Television

Gloriously macho: Tom Clancy’s Jack Ryan reviewed

15 September 2018

9:00 AM

15 September 2018

9:00 AM

This week’s guilty pleasure is Tom Clancy’s Jack Ryan (Amazon Prime). It’s trash, of course, but very well done, high-octane, watchable trash. And if you want to feel better about your lowbrow tastes, make sure you read the finger-wagging critique by one Sonia Saraiya in Vanity Fair first.

Jack Ryan feels like a machine designed to turn us all into the sort of viewers who disappear smiling down jingoistic Fox News rabbit holes,’ she says, enticingly. And: ‘Both its protagonist and its plot are based on the foundational, unquestioned notion that American-military might — the best-funded killing infrastructure in human history — is helping to save the world.’ And: ‘Its other primary story objective is proving that Jack Ryan deserves his white male entitlement…’

Not so much a guilty pleasure after that little lecture, then; more a bounden and sacred duty.

Anyway, in fairness the series does attempt the occasional nod towards contemporary liberal sensibilities. Ryan’s capable, massively underrated black station boss (Wendell Pierce) turns out to be a lapsed but now newly observant Muslim who deplores it when anyone says anything Islamophobic. The MacGuffin that sets off the whole cycle of violence is a random attack on an innocent Lebanese household by (presumably) US-funded Israeli jets. There’s even a somewhat implausible subplot shoehorned in where a drone operator, wasting jihadis remotely from his air base in Las Vegas, gets a fit of conscience after he kills an innocent man and embarks on a touching pilgrimage of redemption.

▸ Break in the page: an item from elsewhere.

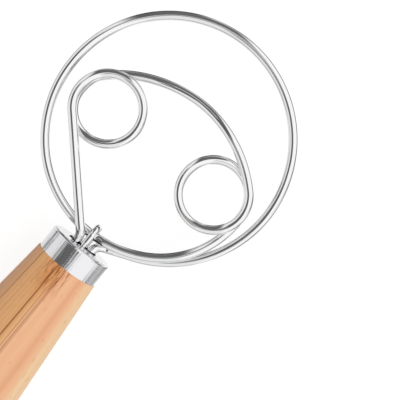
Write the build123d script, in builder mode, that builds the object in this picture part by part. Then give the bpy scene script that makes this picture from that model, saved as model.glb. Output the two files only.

Also, many of the Muslim characters — even some of the baddies — are to a degree sympathetic, with rounded personalities, hinterland, and finer actors playing them. The performances by the American actors — notably John Krasinski, better known as a comedy character from the US version of The Office — are perfectly serviceable. But the scenes involving Ali Suliman (as cunning, intelligent and — by his own evil lights — principled terror mastermind Mousa Bin Suleiman), Dina Shihabi as Hanin his wife, plus the actors playing their kids, are so notably superior it’s almost as if they’ve wandered in from a high-class film by mistake and accidentally found themselves slumming it.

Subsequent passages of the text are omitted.